The first line to copy is the one with "in the upper face"; the last is the one with "obj.parent = empty". Copy each line in that range exactly, leaving out all others.

BEGIN

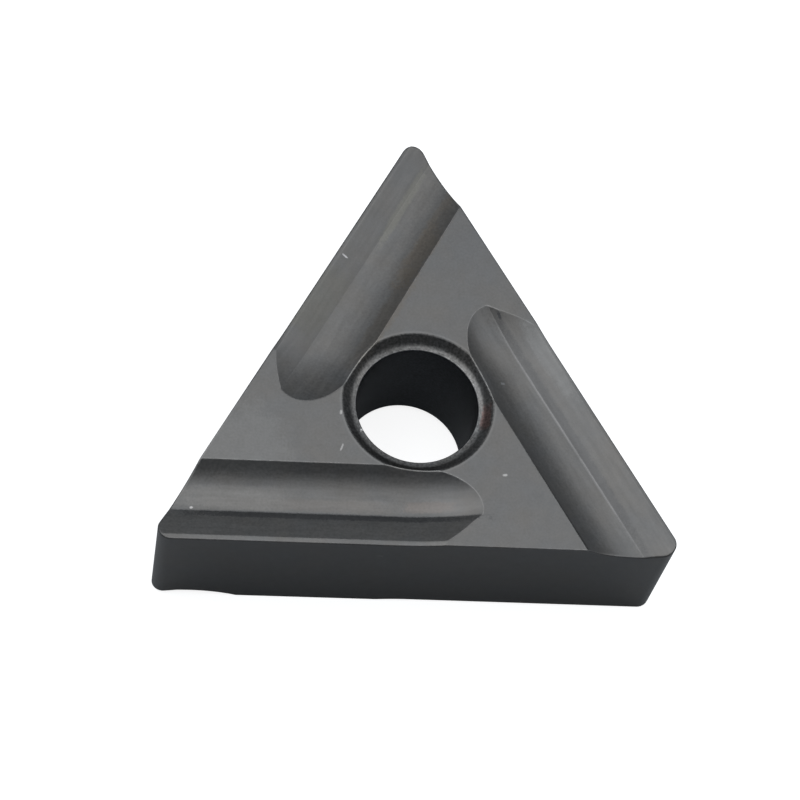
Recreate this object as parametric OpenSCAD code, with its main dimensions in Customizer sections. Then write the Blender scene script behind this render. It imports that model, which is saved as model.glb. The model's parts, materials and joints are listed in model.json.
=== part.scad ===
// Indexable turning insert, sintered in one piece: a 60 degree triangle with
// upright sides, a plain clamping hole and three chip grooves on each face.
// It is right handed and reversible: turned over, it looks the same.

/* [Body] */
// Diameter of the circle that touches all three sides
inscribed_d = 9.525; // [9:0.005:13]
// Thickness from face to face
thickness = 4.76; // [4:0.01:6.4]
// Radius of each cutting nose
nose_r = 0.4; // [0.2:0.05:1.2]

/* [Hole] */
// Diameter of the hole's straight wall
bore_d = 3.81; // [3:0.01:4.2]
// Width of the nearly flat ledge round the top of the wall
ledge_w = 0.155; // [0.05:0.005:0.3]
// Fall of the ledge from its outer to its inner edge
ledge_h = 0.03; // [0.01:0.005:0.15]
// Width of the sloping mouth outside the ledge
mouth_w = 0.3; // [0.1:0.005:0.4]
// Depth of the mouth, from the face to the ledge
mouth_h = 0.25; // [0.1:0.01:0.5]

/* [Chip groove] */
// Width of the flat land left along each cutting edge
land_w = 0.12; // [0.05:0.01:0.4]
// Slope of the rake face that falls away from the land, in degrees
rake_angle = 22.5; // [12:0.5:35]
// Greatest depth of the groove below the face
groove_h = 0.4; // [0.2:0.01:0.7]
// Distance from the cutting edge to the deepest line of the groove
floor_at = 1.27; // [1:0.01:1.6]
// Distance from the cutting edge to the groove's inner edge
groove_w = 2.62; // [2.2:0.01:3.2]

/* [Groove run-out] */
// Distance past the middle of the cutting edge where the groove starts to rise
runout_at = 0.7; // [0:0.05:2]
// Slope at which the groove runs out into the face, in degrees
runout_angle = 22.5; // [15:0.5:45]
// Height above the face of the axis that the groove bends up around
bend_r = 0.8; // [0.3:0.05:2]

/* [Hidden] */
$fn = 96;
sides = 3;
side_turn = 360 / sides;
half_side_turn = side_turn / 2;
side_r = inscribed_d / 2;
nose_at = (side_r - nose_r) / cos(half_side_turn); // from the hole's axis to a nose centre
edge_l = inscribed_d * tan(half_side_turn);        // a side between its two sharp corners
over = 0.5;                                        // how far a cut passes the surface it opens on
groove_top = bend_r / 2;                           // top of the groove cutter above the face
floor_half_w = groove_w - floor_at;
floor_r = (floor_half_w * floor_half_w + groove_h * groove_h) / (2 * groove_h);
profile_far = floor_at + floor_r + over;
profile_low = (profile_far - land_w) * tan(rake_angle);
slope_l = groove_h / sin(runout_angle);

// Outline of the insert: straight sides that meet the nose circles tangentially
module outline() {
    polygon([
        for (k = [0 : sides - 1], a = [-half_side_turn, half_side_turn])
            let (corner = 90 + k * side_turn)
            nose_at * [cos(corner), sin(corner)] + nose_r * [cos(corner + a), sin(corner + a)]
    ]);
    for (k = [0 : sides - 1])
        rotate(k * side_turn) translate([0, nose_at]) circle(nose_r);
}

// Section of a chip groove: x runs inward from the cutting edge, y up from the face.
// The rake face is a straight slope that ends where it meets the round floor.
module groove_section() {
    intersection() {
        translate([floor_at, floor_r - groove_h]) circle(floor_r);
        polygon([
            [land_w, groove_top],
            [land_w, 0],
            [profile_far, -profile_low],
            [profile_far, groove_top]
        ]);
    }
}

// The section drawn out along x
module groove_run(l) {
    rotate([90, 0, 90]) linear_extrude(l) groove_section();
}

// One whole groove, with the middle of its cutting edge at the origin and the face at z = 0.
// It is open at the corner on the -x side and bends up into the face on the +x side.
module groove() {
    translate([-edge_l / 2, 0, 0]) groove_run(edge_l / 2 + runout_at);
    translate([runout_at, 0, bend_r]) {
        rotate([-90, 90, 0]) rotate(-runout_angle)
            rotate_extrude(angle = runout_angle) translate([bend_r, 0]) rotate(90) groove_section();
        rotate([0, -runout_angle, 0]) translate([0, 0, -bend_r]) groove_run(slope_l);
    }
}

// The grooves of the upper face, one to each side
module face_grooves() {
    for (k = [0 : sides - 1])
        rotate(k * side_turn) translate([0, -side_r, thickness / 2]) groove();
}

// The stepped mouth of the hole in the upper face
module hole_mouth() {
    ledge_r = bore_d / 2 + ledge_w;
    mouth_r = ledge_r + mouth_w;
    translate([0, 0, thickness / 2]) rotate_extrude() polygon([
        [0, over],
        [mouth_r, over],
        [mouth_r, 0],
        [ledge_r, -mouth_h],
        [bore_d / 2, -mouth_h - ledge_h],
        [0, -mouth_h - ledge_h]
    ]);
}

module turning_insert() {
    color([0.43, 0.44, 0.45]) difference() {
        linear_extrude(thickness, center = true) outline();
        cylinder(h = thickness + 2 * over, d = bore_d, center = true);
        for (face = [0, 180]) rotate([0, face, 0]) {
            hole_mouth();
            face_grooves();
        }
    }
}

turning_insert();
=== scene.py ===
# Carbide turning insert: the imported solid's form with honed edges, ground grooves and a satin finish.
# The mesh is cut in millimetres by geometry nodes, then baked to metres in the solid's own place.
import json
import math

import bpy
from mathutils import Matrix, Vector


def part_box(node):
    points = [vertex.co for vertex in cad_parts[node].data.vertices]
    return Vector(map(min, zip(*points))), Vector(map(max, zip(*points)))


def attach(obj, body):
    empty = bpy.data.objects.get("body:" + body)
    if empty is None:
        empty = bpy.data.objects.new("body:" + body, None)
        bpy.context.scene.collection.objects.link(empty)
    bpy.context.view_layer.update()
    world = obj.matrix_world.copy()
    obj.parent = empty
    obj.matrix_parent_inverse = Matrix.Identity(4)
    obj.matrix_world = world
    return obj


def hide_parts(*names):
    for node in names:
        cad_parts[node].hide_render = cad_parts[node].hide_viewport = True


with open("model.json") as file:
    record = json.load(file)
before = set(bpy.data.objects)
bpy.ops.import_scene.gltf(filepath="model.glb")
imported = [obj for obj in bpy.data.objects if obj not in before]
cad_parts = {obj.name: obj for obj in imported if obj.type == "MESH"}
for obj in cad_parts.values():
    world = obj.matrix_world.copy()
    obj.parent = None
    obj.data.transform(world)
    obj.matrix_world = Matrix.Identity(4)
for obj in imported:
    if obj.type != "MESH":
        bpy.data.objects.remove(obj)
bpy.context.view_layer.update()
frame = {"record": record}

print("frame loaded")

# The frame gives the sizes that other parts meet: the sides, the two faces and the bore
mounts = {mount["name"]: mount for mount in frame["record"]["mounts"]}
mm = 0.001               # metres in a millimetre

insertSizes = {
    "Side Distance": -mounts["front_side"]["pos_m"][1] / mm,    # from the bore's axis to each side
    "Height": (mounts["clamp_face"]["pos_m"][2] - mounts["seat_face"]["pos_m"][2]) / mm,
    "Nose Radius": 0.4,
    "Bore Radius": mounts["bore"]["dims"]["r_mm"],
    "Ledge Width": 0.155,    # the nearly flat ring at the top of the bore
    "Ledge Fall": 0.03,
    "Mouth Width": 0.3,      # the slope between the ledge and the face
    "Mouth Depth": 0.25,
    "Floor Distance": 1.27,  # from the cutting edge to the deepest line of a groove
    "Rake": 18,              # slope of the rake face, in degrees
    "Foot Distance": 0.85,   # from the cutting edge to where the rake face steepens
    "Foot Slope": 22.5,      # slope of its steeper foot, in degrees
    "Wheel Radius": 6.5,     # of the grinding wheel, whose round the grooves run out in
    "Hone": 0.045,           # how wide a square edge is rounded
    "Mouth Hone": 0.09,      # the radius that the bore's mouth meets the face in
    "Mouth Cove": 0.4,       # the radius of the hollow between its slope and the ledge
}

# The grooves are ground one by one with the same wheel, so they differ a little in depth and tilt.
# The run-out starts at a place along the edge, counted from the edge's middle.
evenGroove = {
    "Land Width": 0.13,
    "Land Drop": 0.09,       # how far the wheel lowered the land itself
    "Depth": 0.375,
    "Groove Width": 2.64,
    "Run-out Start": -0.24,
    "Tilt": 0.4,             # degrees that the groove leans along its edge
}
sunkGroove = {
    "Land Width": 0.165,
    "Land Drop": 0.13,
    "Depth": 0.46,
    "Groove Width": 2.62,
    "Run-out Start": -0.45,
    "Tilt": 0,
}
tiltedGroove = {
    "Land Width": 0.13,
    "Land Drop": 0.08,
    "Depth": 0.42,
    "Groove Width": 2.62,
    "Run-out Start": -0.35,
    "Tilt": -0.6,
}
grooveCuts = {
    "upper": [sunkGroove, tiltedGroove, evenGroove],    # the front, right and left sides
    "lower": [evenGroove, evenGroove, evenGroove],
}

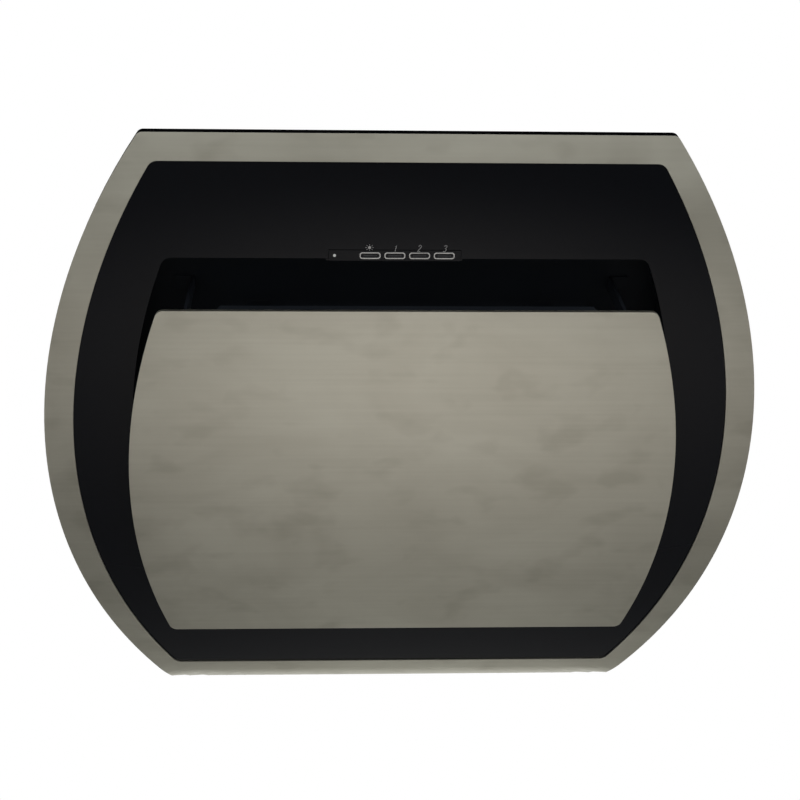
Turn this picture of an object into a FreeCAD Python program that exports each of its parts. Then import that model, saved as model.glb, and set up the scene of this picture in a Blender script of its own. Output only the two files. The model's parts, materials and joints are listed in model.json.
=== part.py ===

END

### THE SOLUTION
// The stepped mouth of the hole in the upper face
module hole_mouth() {
    ledge_r = bore_d / 2 + ledge_w;
    mouth_r = ledge_r + mouth_w;
    translate([0, 0, thickness / 2]) rotate_extrude() polygon([
        [0, over],
        [mouth_r, over],
        [mouth_r, 0],
        [ledge_r, -mouth_h],
        [bore_d / 2, -mouth_h - ledge_h],
        [0, -mouth_h - ledge_h]
    ]);
}

module turning_insert() {
    color([0.43, 0.44, 0.45]) difference() {
        linear_extrude(thickness, center = true) outline();
        cylinder(h = thickness + 2 * over, d = bore_d, center = true);
        for (face = [0, 180]) rotate([0, face, 0]) {
            hole_mouth();
            face_grooves();
        }
    }
}

turning_insert();
=== scene.py ===
# Carbide turning insert: the imported solid's form with honed edges, ground grooves and a satin finish.
# The mesh is cut in millimetres by geometry nodes, then baked to metres in the solid's own place.
import json
import math

import bpy
from mathutils import Matrix, Vector


def part_box(node):
    points = [vertex.co for vertex in cad_parts[node].data.vertices]
    return Vector(map(min, zip(*points))), Vector(map(max, zip(*points)))


def attach(obj, body):
    empty = bpy.data.objects.get("body:" + body)
    if empty is None:
        empty = bpy.data.objects.new("body:" + body, None)
        bpy.context.scene.collection.objects.link(empty)
    bpy.context.view_layer.update()
    world = obj.matrix_world.copy()
    obj.parent = empty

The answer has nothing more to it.